## SOURCE EXCERPT
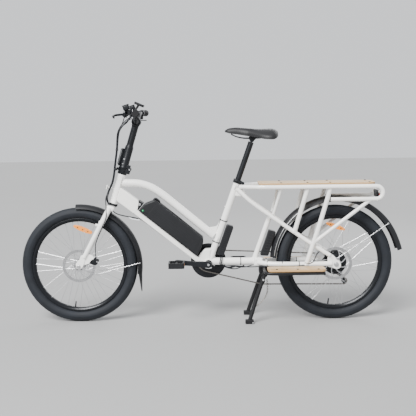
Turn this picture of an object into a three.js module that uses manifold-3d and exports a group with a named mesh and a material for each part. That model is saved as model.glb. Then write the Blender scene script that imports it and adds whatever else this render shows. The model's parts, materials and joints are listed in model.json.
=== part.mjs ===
// Longtail cargo bicycle with electric drive, standing level on both wheels and its double-leg stand.
// Millimetres. +X points rearwards, +Y to the rider's right, +Z up. Z = 0 is the ground.
import * as THREE from 'three';
import { mergeVertices } from 'three/addons/utils/BufferGeometryUtils.js';
import Module from 'manifold-3d';

const wasm = await Module();
wasm.setup();

// ---------------------------------------------------------------- driving dimensions
const GAP = 0.3;                       // clearance left between separate pieces
const WHEEL_RADIUS = 315;              // 24 inch rim with a 2.4 inch tyre
const TYRE_WIDTH = 61;
const FRONT_AXLE = [-720, 0, WHEEL_RADIUS];
const REAR_AXLE = [669, 0, WHEEL_RADIUS];
const CRANK_AXLE = [-18, 0, 320];
const CRANK_LENGTH = 170;
const CRANK_TURN = 5;                  // degrees the left crank arm points above level
const STEER_CENTRE = [-504, 0, 730];   // middle of the head tube
const SEAT_FOOT = [-18, 0, 308];        // where the seat tube's axis starts
const STEER_TILT = 16.9;               // degrees the steering axis leans back
const SEAT_TILT = 19.6;                // degrees the seat tube leans back
const TRAY_START = [-397, 0, 616];     // front end of the battery tray's top face
const TRAY_SLOPE = 39;                 // degrees the down tube falls towards the cranks
const RAIL_TOP = 737;                  // centre height of the rack's upper rail
const RAIL_LOW = 669;                  // centre height of the rack's lower rail
const RAIL_Y = 105;                    // rack rails, half spacing
const RAIL_RADIUS = 11.5;
const CHAIN_Y = 45;                    // plane of the chain
const STAND_PIVOT = [284, 0, 262];
const BOARD_Z = 305;                   // middle height of the running boards
const ROTOR_RADIUS = 90;

const rad = THREE.MathUtils.degToRad;

// ---------------------------------------------------------------- local frames
// A tilted frame: `along` runs up the axis, `back` runs across it towards the rear, `y` stays sideways.
function tiltedFrame(origin, tiltDegrees) {
  const s = Math.sin(rad(tiltDegrees));
  const c = Math.cos(rad(tiltDegrees));
  return (along, back = 0, y = 0) => [
    origin[0] + along * s + back * c,
    y,
    origin[2] + along * c - back * s,
  ];
}

const steer = tiltedFrame(STEER_CENTRE, STEER_TILT);
const seat = tiltedFrame(SEAT_FOOT, SEAT_TILT);
// On the tray, `along` runs down the down tube and `up` stands off its top face.
const tray = (along, up = 0, y = 0) => tiltedFrame(TRAY_START, 90 + TRAY_SLOPE)(along, -up, y);

// ---------------------------------------------------------------- solids
function toSolid(geometry) {
  const bare = geometry.clone();
  bare.deleteAttribute('normal');
  bare.deleteAttribute('uv');
  const merged = mergeVertices(bare, 1e-4);
  const vertProperties = new Float32Array(merged.attributes.position.array);
  const triVerts = new Uint32Array(merged.index.array);
  if (signedVolume(vertProperties, triVerts) < 0) {
    for (let i = 0; i < triVerts.length; i += 3) {
      [triVerts[i + 1], triVerts[i + 2]] = [triVerts[i + 2], triVerts[i + 1]];
    }
  }
  return new wasm.Manifold(new wasm.Mesh({ numProp: 3, vertProperties, triVerts }));
}

function signedVolume(positions, triangles) {
  const corners = [new THREE.Vector3(), new THREE.Vector3(), new THREE.Vector3()];
  let sum = 0;
  for (let i = 0; i < triangles.length; i += 3) {
    corners.forEach((corner, k) => corner.fromArray(positions, 3 * triangles[i + k]));
    sum += corners[0].dot(corners[1].clone().cross(corners[2])) / 6;
  }
  return sum;
}

function toGeometry(solid) {
  const mesh = solid.getMesh();
  const geometry = new THREE.BufferGeometry();
  geometry.setAttribute('position', new THREE.BufferAttribute(new Float32Array(mesh.vertProperties), 3));
  geometry.setIndex(new THREE.BufferAttribute(new Uint32Array(mesh.triVerts), 1));
  geometry.computeVertexNormals();
  return geometry;
}

const join = (...solids) => solids.flat().reduce((sum, solid) => sum.add(solid));
const cut = (solid, ...tools) => tools.flat().reduce((left, tool) => left.subtract(tool), solid);
const bothSides = (make) => [-1, 1].map(make);

// ---------------------------------------------------------------- basic shapes
// A straight round bar, or a cone when the two radii differ.
function rod(from, to, radius, sides = 12, endRadius = radius) {
  const a = new THREE.Vector3(...from);
  const b = new THREE.Vector3(...to);
  const geometry = new THREE.CylinderGeometry(endRadius, radius, a.distanceTo(b), sides);
  const turn = new THREE.Quaternion().setFromUnitVectors(
    new THREE.Vector3(0, 1, 0),
    b.clone().sub(a).normalize(),
  );
  geometry.applyQuaternion(turn);
  geometry.translate(...a.add(b).multiplyScalar(0.5).toArray());
  return toSolid(geometry);
}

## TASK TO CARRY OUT
Copy all data exactly, start to finish.

## SOLUTION TO THIS TASK
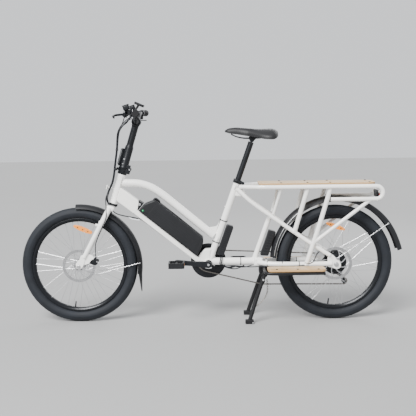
Turn this picture of an object into a three.js module that uses manifold-3d and exports a group with a named mesh and a material for each part. That model is saved as model.glb. Then write the Blender scene script that imports it and adds whatever else this render shows. The model's parts, materials and joints are listed in model.json.
=== part.mjs ===
// Longtail cargo bicycle with electric drive, standing level on both wheels and its double-leg stand.
// Millimetres. +X points rearwards, +Y to the rider's right, +Z up. Z = 0 is the ground.
import * as THREE from 'three';
import { mergeVertices } from 'three/addons/utils/BufferGeometryUtils.js';
import Module from 'manifold-3d';

const wasm = await Module();
wasm.setup();

// ---------------------------------------------------------------- driving dimensions
const GAP = 0.3;                       // clearance left between separate pieces
const WHEEL_RADIUS = 315;              // 24 inch rim with a 2.4 inch tyre
const TYRE_WIDTH = 61;
const FRONT_AXLE = [-720, 0, WHEEL_RADIUS];
const REAR_AXLE = [669, 0, WHEEL_RADIUS];
const CRANK_AXLE = [-18, 0, 320];
const CRANK_LENGTH = 170;
const CRANK_TURN = 5;                  // degrees the left crank arm points above level
const STEER_CENTRE = [-504, 0, 730];   // middle of the head tube
const SEAT_FOOT = [-18, 0, 308];        // where the seat tube's axis starts
const STEER_TILT = 16.9;               // degrees the steering axis leans back
const SEAT_TILT = 19.6;                // degrees the seat tube leans back
const TRAY_START = [-397, 0, 616];     // front end of the battery tray's top face
const TRAY_SLOPE = 39;                 // degrees the down tube falls towards the cranks
const RAIL_TOP = 737;                  // centre height of the rack's upper rail
const RAIL_LOW = 669;                  // centre height of the rack's lower rail
const RAIL_Y = 105;                    // rack rails, half spacing
const RAIL_RADIUS = 11.5;
const CHAIN_Y = 45;                    // plane of the chain
const STAND_PIVOT = [284, 0, 262];
const BOARD_Z = 305;                   // middle height of the running boards
const ROTOR_RADIUS = 90;

const rad = THREE.MathUtils.degToRad;

// ---------------------------------------------------------------- local frames
// A tilted frame: `along` runs up the axis, `back` runs across it towards the rear, `y` stays sideways.
function tiltedFrame(origin, tiltDegrees) {
  const s = Math.sin(rad(tiltDegrees));
  const c = Math.cos(rad(tiltDegrees));
  return (along, back = 0, y = 0) => [
    origin[0] + along * s + back * c,
    y,
    origin[2] + along * c - back * s,
  ];
}

const steer = tiltedFrame(STEER_CENTRE, STEER_TILT);
const seat = tiltedFrame(SEAT_FOOT, SEAT_TILT);
// On the tray, `along` runs down the down tube and `up` stands off its top face.
const tray = (along, up = 0, y = 0) => tiltedFrame(TRAY_START, 90 + TRAY_SLOPE)(along, -up, y);

// ---------------------------------------------------------------- solids
function toSolid(geometry) {
  const bare = geometry.clone();
  bare.deleteAttribute('normal');
  bare.deleteAttribute('uv');
  const merged = mergeVertices(bare, 1e-4);
  const vertProperties = new Float32Array(merged.attributes.position.array);
  const triVerts = new Uint32Array(merged.index.array);
  if (signedVolume(vertProperties, triVerts) < 0) {
    for (let i = 0; i < triVerts.length; i += 3) {
      [triVerts[i + 1], triVerts[i + 2]] = [triVerts[i + 2], triVerts[i + 1]];
    }
  }
  return new wasm.Manifold(new wasm.Mesh({ numProp: 3, vertProperties, triVerts }));
}

function signedVolume(positions, triangles) {
  const corners = [new THREE.Vector3(), new THREE.Vector3(), new THREE.Vector3()];
  let sum = 0;
  for (let i = 0; i < triangles.length; i += 3) {
    corners.forEach((corner, k) => corner.fromArray(positions, 3 * triangles[i + k]));
    sum += corners[0].dot(corners[1].clone().cross(corners[2])) / 6;
  }
  return sum;
}

function toGeometry(solid) {
  const mesh = solid.getMesh();
  const geometry = new THREE.BufferGeometry();
  geometry.setAttribute('position', new THREE.BufferAttribute(new Float32Array(mesh.vertProperties), 3));
  geometry.setIndex(new THREE.BufferAttribute(new Uint32Array(mesh.triVerts), 1));
  geometry.computeVertexNormals();
  return geometry;
}

const join = (...solids) => solids.flat().reduce((sum, solid) => sum.add(solid));
const cut = (solid, ...tools) => tools.flat().reduce((left, tool) => left.subtract(tool), solid);
const bothSides = (make) => [-1, 1].map(make);

// ---------------------------------------------------------------- basic shapes
// A straight round bar, or a cone when the two radii differ.
function rod(from, to, radius, sides = 12, endRadius = radius) {
  const a = new THREE.Vector3(...from);
  const b = new THREE.Vector3(...to);
  const geometry = new THREE.CylinderGeometry(endRadius, radius, a.distanceTo(b), sides);
  const turn = new THREE.Quaternion().setFromUnitVectors(
    new THREE.Vector3(0, 1, 0),
    b.clone().sub(a).normalize(),
  );
  geometry.applyQuaternion(turn);
  geometry.translate(...a.add(b).multiplyScalar(0.5).toArray());
  return toSolid(geometry);
}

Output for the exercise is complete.